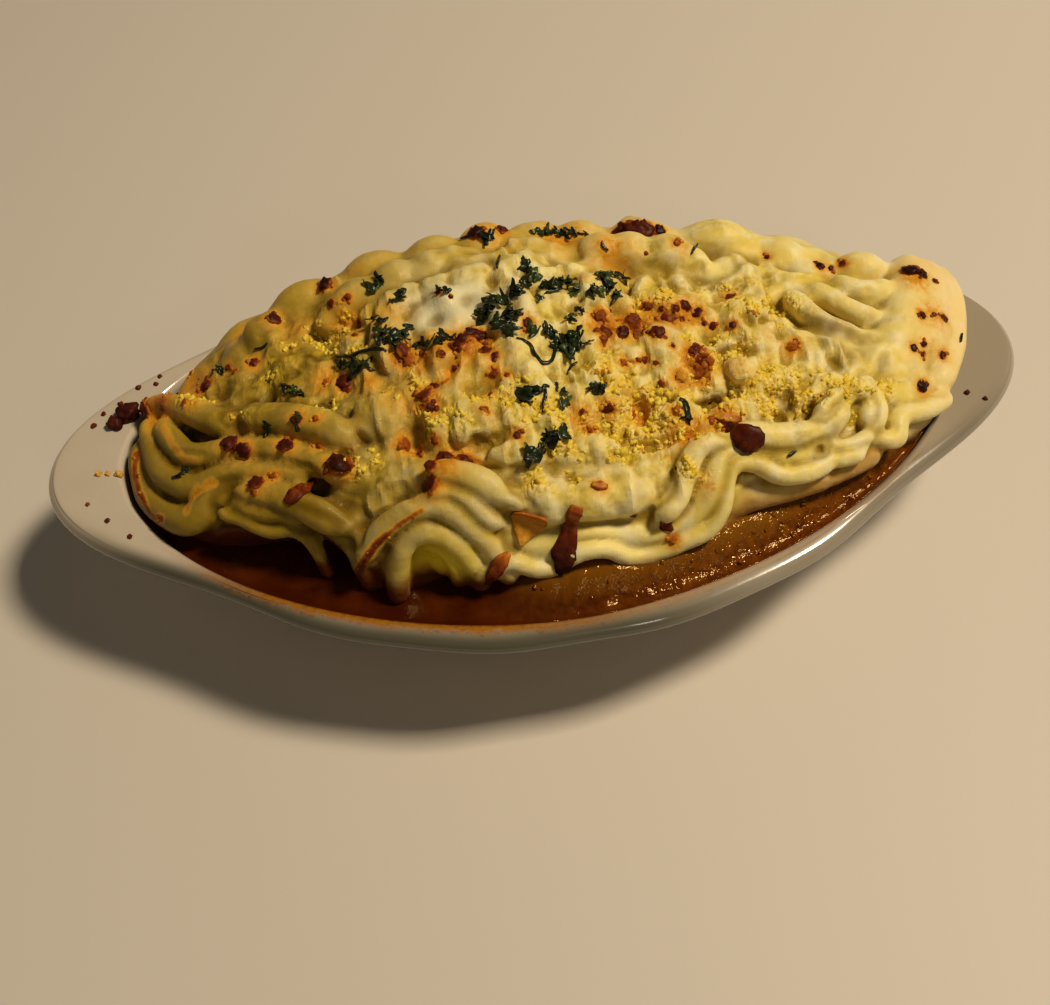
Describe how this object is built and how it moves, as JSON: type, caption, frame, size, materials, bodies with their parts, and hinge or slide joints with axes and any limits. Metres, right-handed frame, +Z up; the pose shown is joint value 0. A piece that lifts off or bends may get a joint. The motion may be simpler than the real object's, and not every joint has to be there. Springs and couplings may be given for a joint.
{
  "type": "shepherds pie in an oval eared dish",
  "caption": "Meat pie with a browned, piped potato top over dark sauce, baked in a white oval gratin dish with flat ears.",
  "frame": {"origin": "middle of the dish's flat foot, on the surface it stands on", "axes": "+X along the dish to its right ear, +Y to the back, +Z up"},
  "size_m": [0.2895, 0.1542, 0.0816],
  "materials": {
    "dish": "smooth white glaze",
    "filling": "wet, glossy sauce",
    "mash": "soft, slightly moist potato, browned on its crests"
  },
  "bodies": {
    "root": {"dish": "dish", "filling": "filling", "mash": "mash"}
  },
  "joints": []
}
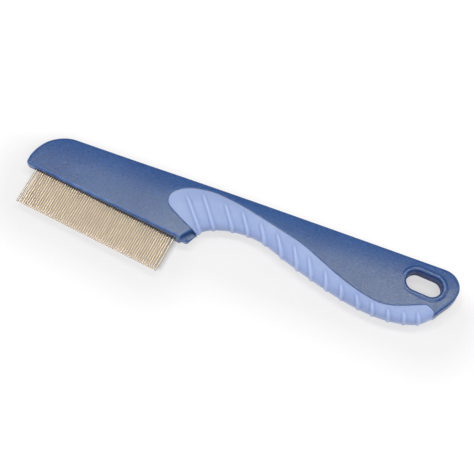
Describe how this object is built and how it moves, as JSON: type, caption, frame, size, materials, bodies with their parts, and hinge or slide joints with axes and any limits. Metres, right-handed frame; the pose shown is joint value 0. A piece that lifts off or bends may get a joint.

...

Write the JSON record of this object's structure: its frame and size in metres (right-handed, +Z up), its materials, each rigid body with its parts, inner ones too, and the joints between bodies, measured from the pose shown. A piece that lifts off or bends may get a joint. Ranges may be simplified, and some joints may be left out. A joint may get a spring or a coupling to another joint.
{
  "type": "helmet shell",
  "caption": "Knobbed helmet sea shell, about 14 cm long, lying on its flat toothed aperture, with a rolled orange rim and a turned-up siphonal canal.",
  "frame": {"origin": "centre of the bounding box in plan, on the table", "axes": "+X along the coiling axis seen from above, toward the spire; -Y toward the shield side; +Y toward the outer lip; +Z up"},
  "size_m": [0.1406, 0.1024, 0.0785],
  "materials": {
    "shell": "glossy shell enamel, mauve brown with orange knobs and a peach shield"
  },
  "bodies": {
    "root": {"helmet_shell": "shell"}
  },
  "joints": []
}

==

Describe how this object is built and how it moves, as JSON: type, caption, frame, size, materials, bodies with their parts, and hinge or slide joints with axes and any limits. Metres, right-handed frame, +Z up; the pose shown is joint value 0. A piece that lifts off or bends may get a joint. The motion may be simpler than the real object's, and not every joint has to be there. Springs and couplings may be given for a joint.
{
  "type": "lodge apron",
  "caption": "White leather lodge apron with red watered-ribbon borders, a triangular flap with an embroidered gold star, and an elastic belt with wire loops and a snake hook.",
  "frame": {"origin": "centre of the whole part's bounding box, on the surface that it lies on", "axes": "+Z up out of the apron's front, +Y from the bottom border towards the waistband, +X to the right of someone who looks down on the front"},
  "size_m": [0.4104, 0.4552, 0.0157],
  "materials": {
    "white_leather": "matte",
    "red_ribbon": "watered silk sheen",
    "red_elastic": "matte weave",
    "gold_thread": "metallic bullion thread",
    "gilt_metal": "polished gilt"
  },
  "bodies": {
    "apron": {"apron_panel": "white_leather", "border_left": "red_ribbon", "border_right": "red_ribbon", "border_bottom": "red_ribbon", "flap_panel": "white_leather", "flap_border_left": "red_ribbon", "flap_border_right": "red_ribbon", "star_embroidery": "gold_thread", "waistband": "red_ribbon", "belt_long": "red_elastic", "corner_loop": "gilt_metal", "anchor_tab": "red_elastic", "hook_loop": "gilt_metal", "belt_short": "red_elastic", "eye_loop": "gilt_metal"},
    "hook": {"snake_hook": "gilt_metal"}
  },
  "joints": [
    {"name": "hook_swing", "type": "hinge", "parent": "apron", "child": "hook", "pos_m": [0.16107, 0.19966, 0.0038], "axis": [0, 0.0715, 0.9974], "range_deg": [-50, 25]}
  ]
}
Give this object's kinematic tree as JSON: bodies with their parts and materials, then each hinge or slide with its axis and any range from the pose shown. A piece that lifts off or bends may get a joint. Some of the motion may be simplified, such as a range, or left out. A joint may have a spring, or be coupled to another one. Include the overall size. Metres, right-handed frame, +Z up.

EXERCISE AIM -
From the records above, copy every line that holds the word "their".

RESULT -
Describe how this object is built and how it moves, as JSON: type, caption, frame, size, materials, bodies with their parts, and hinge or slide joints with axes and any limits. Metres, right-handed frame, +Z up; the pose shown is joint value 0. A piece that lifts off or bends may get a joint. The motion may be simpler than the real object's, and not every joint has to be there. Springs and couplings may be given for a joint.
Describe how this object is built and how it moves, as JSON: type, caption, frame, size, materials, bodies with their parts, and hinge or slide joints with axes and any limits. Metres, right-handed frame; the pose shown is joint value 0. A piece that lifts off or bends may get a joint.
Describe how this object is built and how it moves, as JSON: type, caption, frame, size, materials, bodies with their parts, and hinge or slide joints with axes and any limits. Metres, right-handed frame, +Z up; the pose shown is joint value 0. A piece that lifts off or bends may get a joint. The motion may be simpler than the real object's, and not every joint has to be there. Springs and couplings may be given for a joint.
Give this object's kinematic tree as JSON: bodies with their parts and materials, then each hinge or slide with its axis and any range from the pose shown. A piece that lifts off or bends may get a joint. Some of the motion may be simplified, such as a range, or left out. A joint may have a spring, or be coupled to another one. Include the overall size. Metres, right-handed frame, +Z up.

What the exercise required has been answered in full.